JC – Isto não se faz por decreto ou nota pastoral. Este documento serve para avivar as disposições que a Diocese de Bragança-Miranda tem desde 2003. Não as alteramos, apenas queremos dar-lhes continuidade. Este trabalho tem de ser feito ao longo do Ano Litúrgico e não só na proximidade das festas. É preciso uma formação permanente dos leigos e, de um modo especial, das pessoas que estão nas comissões e nas mordomias. As festas não podem ser uma coisa desligada do Ano Litúrgico, do Evangelho de Jesus Cristo e com o grande depósito da fé.
AE – Atualmente, estas festas ainda estão desligadas dessa vivência eclesial porque o lado lúdico e comercial predominam nesses dias. Muitas vezes, o lado cristão destas festas resume-se à celebração da Eucaristia.
JC – Exatamente. Em muito lugares acontece isso. Para além da celebração, o resto da festa não tem o enquadramento. Parecem coisas paralelas ou opostas. A festa deve ser integrada e com sentido de unidade do espírito humano e cristão.
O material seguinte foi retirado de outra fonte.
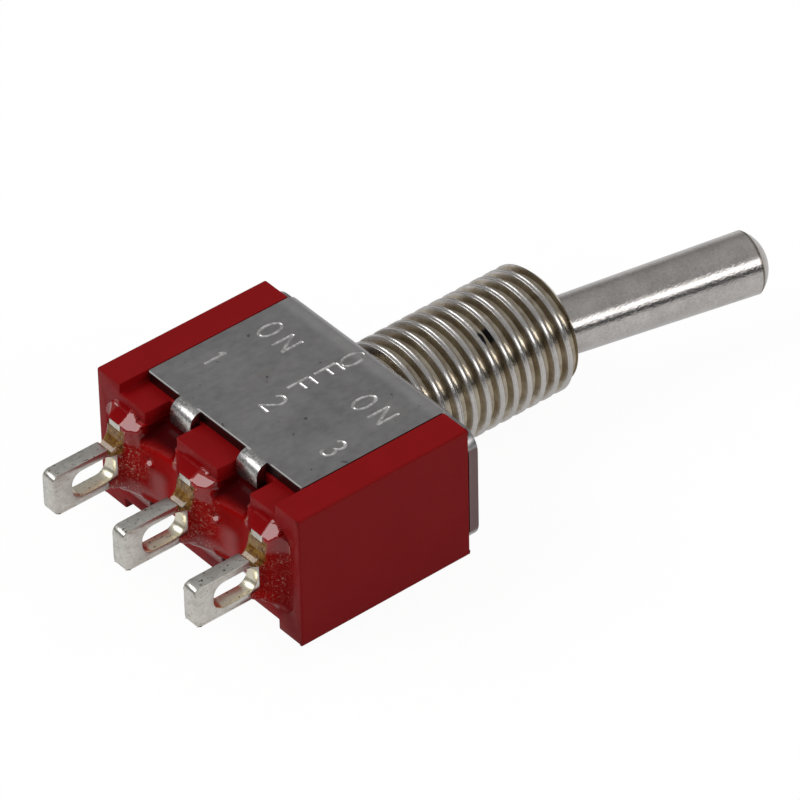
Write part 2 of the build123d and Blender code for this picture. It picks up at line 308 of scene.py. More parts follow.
def metal(name, v):
    material, tree, shader = newMaterial(name)
    shader.inputs["Metallic"].default_value = 1
    coarse = noise(tree, mmCoords(tree, v.get("flow", (1, 1, 1))), v.get("patch", 0.8), 3)
    fine = noise(tree, mmCoords(tree, v.get("grain", (1, 1, 1))), v.get("fine", 9), 5)
    mixed = sums(tree, "MULTIPLY_ADD", fine, 0.5, product(tree, coarse, 0.5))
    colour = twoTone(tree, mixed, (v["dark"], v["colour"]), 0.36, 0.62)
    feed(tree, colour, shader.inputs["Base Color"])
    feed(tree, twoTone(tree, mixed, (v["rough"] * 1.2, v["rough"] * 0.85)), shader.inputs["Roughness"])
    bump(tree, shader, fine, v.get("lift", 0.3), v.get("liftHeight", 0.004))
    return material, tree, shader, colour


# rim is a painted highlight colour, lighter and pinker than the case red
caseRedValues = {"reds": ((0.33, 0.004, 0.006), (0.355, 0.005, 0.007)), "rim": (0.4, 0.04, 0.045),
                 "rough": (0.42, 0.36), "specular": 0.1}


def makeCaseRed():
    v = caseRedValues
    material, tree, shader = newMaterial("caseRed")
    shader.inputs["Specular IOR Level"].default_value = v["specular"]
    where = mmCoords(tree)
    y = axes(tree, "Y")[0]
    red = twoTone(tree, noise(tree, where, 0.6), v["reds"])
    # painted highlight: the rim face at the open end is painted lighter in patches
    rim = product(tree, fade(tree, y, -9.44, -9.475), fade(tree, noise(tree, where, 3.5, 6, 0.7), 0.2, 0.75), 0.5)
    feed(tree, blend(tree, rim, red, v["rim"]), shader.inputs["Base Color"])
    feed(tree, twoTone(tree, noise(tree, where, 2.5), v["rough"]), shader.inputs["Roughness"])
    bump(tree, shader, noise(tree, where, 14, 6, 0.6), 0.35, 0.004)
    return material


frameSteelValues = {"colour": (0.475, 0.465, 0.465), "dark": (0.35, 0.34, 0.342), "rough": 0.33,
                    "flow": (1, 0.6, 1), "grain": (1.2, 0.7, 1.2), "patch": 0.5, "fine": 2.5,
                    "lift": 0.2, "liftHeight": 0.002,
                    "bend": (0.85, 0.84, 0.83), "paintedHighlight": (0.98, 0.97, 0.96), "spot": (0.1, 0.09, 0.09),
                    "mottle": ((0.26, 0.25, 0.25), (0.93, 0.92, 0.9)), "smear": (0.4, 0.27, 0.25),
                    "sideCutReflection": (0.17, 0.1, 0.095), "legCutShade": (0.06, 0.028, 0.027)}


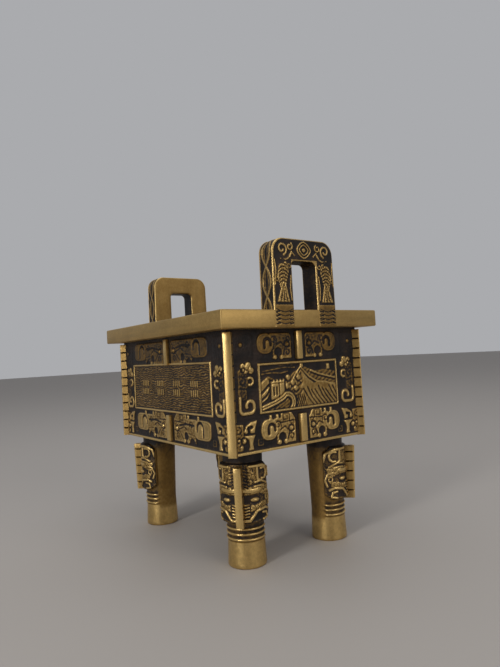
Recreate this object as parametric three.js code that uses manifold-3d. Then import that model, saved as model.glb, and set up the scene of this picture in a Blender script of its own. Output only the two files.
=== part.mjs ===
// Square ding: a small cast-brass desk ornament after the ancient four-legged food vessel.
// A hollow box stands on four round legs and carries two upright ears on its wide flat rim.
// It is one casting, so the whole of it is one solid.
// Millimetres, +Z up, origin on the floor under the middle of the box, X along the long walls.
import * as THREE from 'three';
import { mergeVertices } from 'three/addons/utils/BufferGeometryUtils.js';
import Module from 'manifold-3d';

const wasm = await Module();
wasm.setup();

// ---------------------------------------------------------------- driving dimensions
const RIM = { halfX: 75, halfY: 54.5, low: 122.8, top: 132.2, edge: 0.8 };
const BOX = { halfX: 65.8, halfY: 45.6, low: 59.6, wall: 4.0, floor: 4.0, edge: 0.5 };
const CAVITY_EDGE = 2;
const LIP = { tall: 1.4, edge: 1 };
const EAR = { outer: 75.2, thick: 12, low: 123.2, baseHalf: 21.9, topHalf: 21.4, top: 170, corner: 7.5 };
const EAR_HOLE = { half: 8.5, top: 158.1, corner: 3 };
const EAR_RELIEF = 0.5;
const LEG = { x: 50.2, y: 29.8, foot: 10.3, waist: 9.6, waistHeight: 17, neck: 10.6, sides: 17 };
const STRING_RING = { wide: 1.2, proud: 0.9, middles: [14.8, 17.5, 20.2] };
const MASK = { low: 23.5, top: 54, skin: 12.6, relief: 0.8, corner: 3.3, side: THREE.MathUtils.degToRad(53) };
const CORNER_BAR = {
  thick: 4.3, proud: 2.3, root: 3, low: 59.3, top: 121.5, notches: 10, first: 64.2, pitch: 5.75,
};
const LEG_BAR = {
  thick: 3.8, low: 22.5, top: 53, outTop: 17.7, outLow: 16.3, notches: 5, first: 27, pitch: 5.6,
};
const NOTCH = { wide: 1.4, deep: 0.8 };
const MIDDLE_BARS = [{ half: 2, low: 106.2, top: 121.5 }, { half: 2.2, low: 61.6, top: 76.6 }];
const MIDDLE_PROUD = 2;
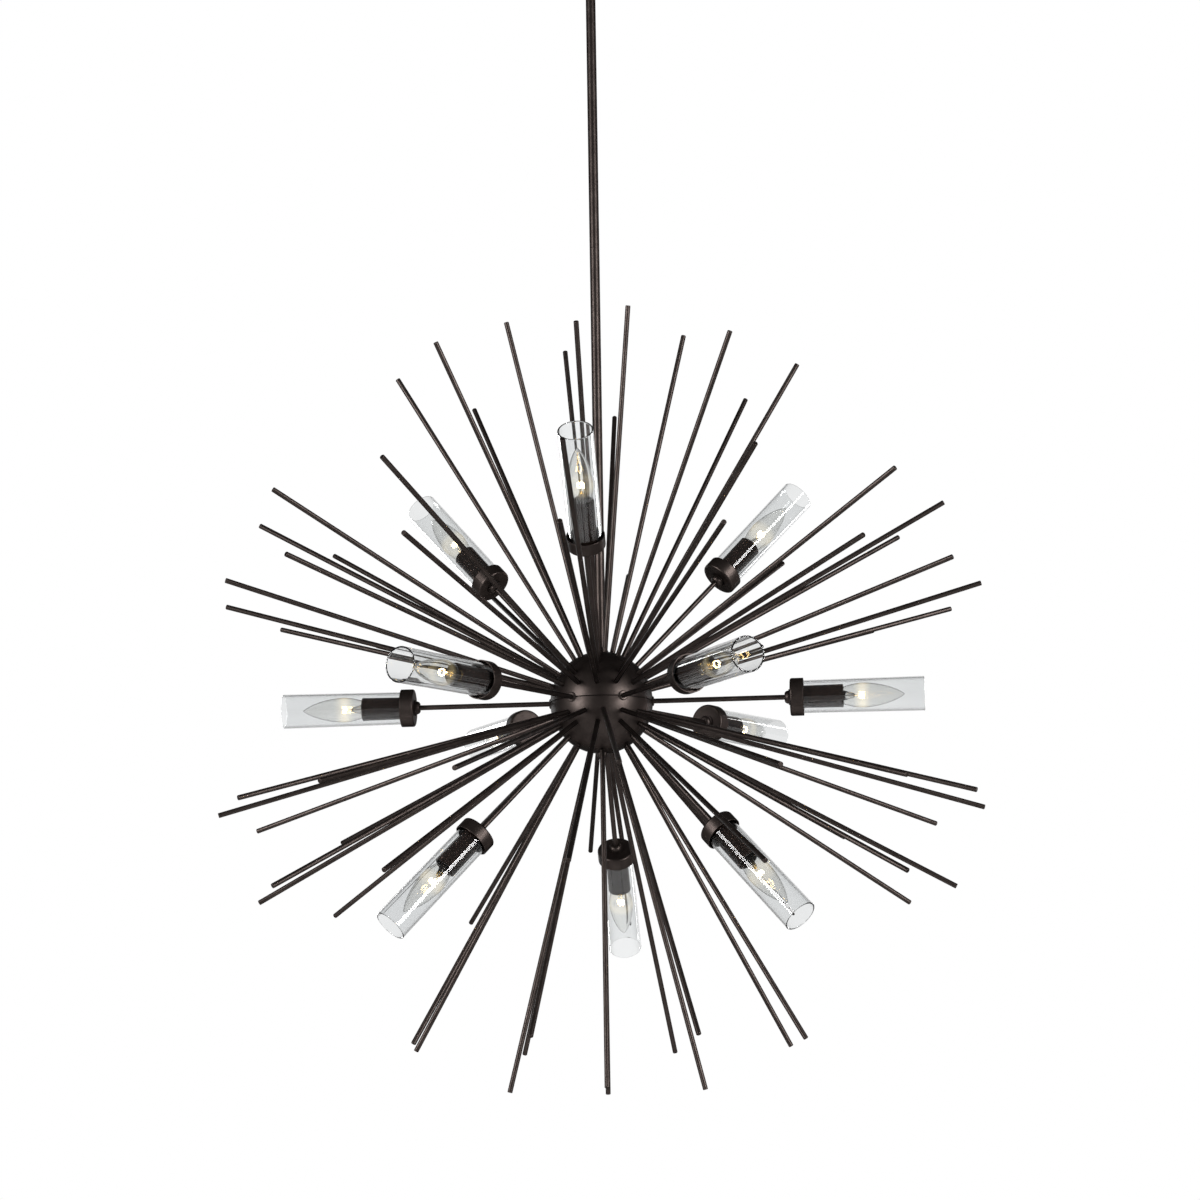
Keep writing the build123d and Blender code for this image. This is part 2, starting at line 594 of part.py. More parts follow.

AE – Termina a missa e começam as bailarinas a dançar no palco ao lado da Igreja…
JC – Se calhar, nalguns sítios, acontece isso. Devia haver um sentido maior do sagrado. O programa das festas deve ser harmonioso. No entanto, reconheço que isto é muito difícil porque foi sendo enraizado ao longo dos tempos. Sobretudo no tempo «das vacas gordas», onde existiam grandes orçamentos para as festas. Nunca se deve perder o sentido da comunidade. O dia da festa não pode ser um dia de evasão. Deve ser integrado no dinamismo da fé e da evangelização.
AE – Lugares privilegiados de evangelização…
JC – Verdade. Elas devem ser bem preparadas, celebradas e vividas. Se tal acontecer, são festas evangelizadoras.
AE – A primeira etapa é refazer os programas da festa?
JC – Apelo a que se faça um programa harmonioso onde o pároco ou o capelão tenham uma palavra a dizer. Deve haver um diálogo permanente e trabalho de colaboração entre a comissão de festas e o pároco. Em relação a este aspeto, reconheço que temos um enorme trabalho já realizado. Gostaria que esse trabalho positivo passasse também para outras unidades pastorais, que se alargasse a todo o território da diocese.
AE – Todavia, reconhece que muitas pessoas vão a estas festas porque está lá o artista conhecido.
JC – Não sou contra os espetáculos dos artistas. Eles também têm o seu lugar na festa, mas dentro de um programa integral. Peço é que nunca se perca o sentido comunitário. As pessoas têm o direito a saber, não apenas do programa, mas também das contas da festa.
AE – Uma contabilidade esquecida…
JC – Sim… (risos). A transparência deve ser absoluta. Aquilo que é dado, de modo especial, com sentido da esmola tem a finalidade que a Igreja dá aos bens materiais. Uma finalidade pastoral. É para a evangelização, para o culto e para a caridade.
AE – Até para a recuperação do património.
JC – Sim. Em muitas paróquias onde se funciona bem, o saldo é entregue à comissão fabriqueira para o restauro da Igreja. Em muitos casos, temos requalificado o nosso património que é riquíssimo com essas verbas. Estamos a divulgar as boas práticas. Queremos que essas boas práticas estejam implantadas em todos os lugares. Todavia, reconheço que é um trabalho de muita paciência. Exige mesmo o martírio da paciência. Temos o dever de ir purificando e ajudando as pessoas a chegarem ao entendimento verdadeiro e autêntico.
AE – Como é que os leigos envolvidos nas confrarias e comissões aceitaram a nota pastoral?
JC – Os ecos recebidos são dos mais variados. Isso é bom sinal… Mesmo as resistências são um primeiro passo. Alguns disseram mesmo: «Nunca nos disseram isto e é importante refletir sobre isso».
AE – Era o peso da tradição?
JC – Verdade. Gostaria que a tradição tivesse cada vez mais peso. A tradição é uma coisa muito positiva. É a transmissão do depósito da fé. Agora, as tradições podem ir-se moldando segundo as épocas culturais. As pessoas aceitam outras inovações. A fé e a religião não podem ficar apenas no conceito fixista. Esse fixismo pode ser um bloqueio para a conversão. Estamos a fazer um esforço para que a festa tenha um sentido mais autêntico.
AE – Não teme que possam existir celeumas entre párocos e comissões?
JC – Não temo isso. Tenho muita confiança nos párocos e nas comissões.